Il suggerimento è di recarsi verso l’ora del tramonto per ammirare la bellezza dei suoi rapidi colori, sereni e cangianti che con gli ultimi raggi del sole si perdono nel mare dello stretto dominati dal fumante Etna sullo sfondo. Man mano che arriva la sera cominciano a diffondersi le luci delle case adagiate laggiù alla marina ed appaiono quelle della Sicilia posta di fronte. Quasi a curiosare, dall’alto della sua possanza, l’Etna continua placidamente a fumare e nelle cui viscere il dio Vulcano, (data la zona greca della Calabria mi sia consentito chiamarlo Efesto in greco antico: Ἥφαιστος, Hēphaistos) riposa lasciando la sua fucina accesa e non mandando lapilli come quando invece ricorda i continui tradimenti di Venere Afrodite (in greco antico: Ἀφροδίτη, Aphrodítē).

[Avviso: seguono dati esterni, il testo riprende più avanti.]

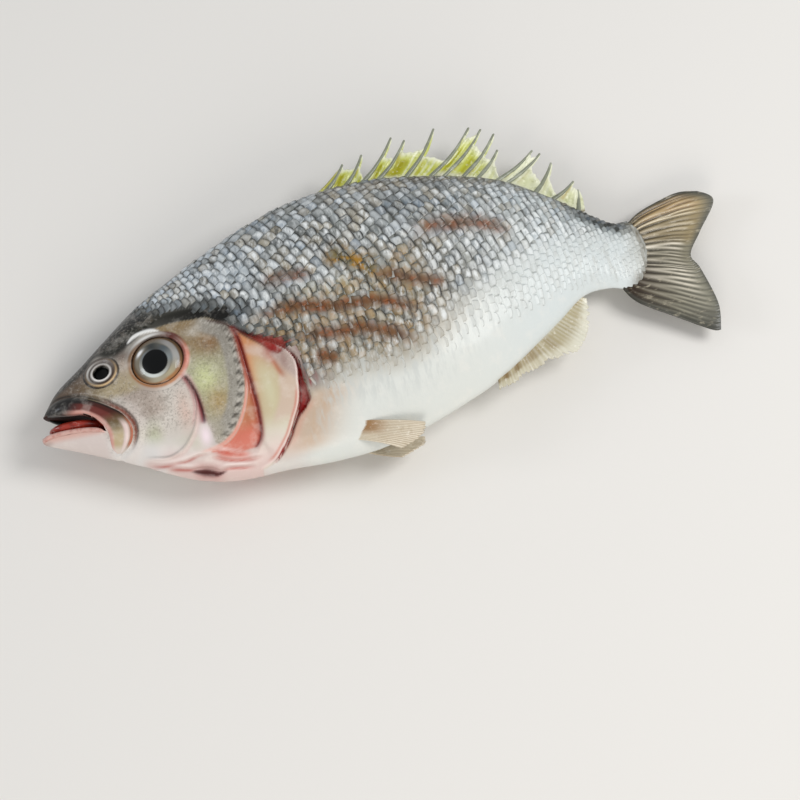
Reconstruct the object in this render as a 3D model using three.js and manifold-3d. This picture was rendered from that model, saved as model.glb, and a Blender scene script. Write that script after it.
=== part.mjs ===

Per meglio deliziarsi oltre che negli occhi e nello spirito vi consiglio di prenotare a “La Cantina di Nonno Nino” Si trova alla fine della salita S. Pietro, ove dai tavoli posti lungo un panoramico parapetto potrete deliziare non solo la vista, ma anche gustare una Pentedattilo saporita. Piatti deliziosi, superbi e tipici della tradizione calabrese. Non suggerisco cosa mangiare o come libare, ma fatevi condurre per mano dal gestore Domenico Foti.
A tutti Voi buona visione e buon appetito.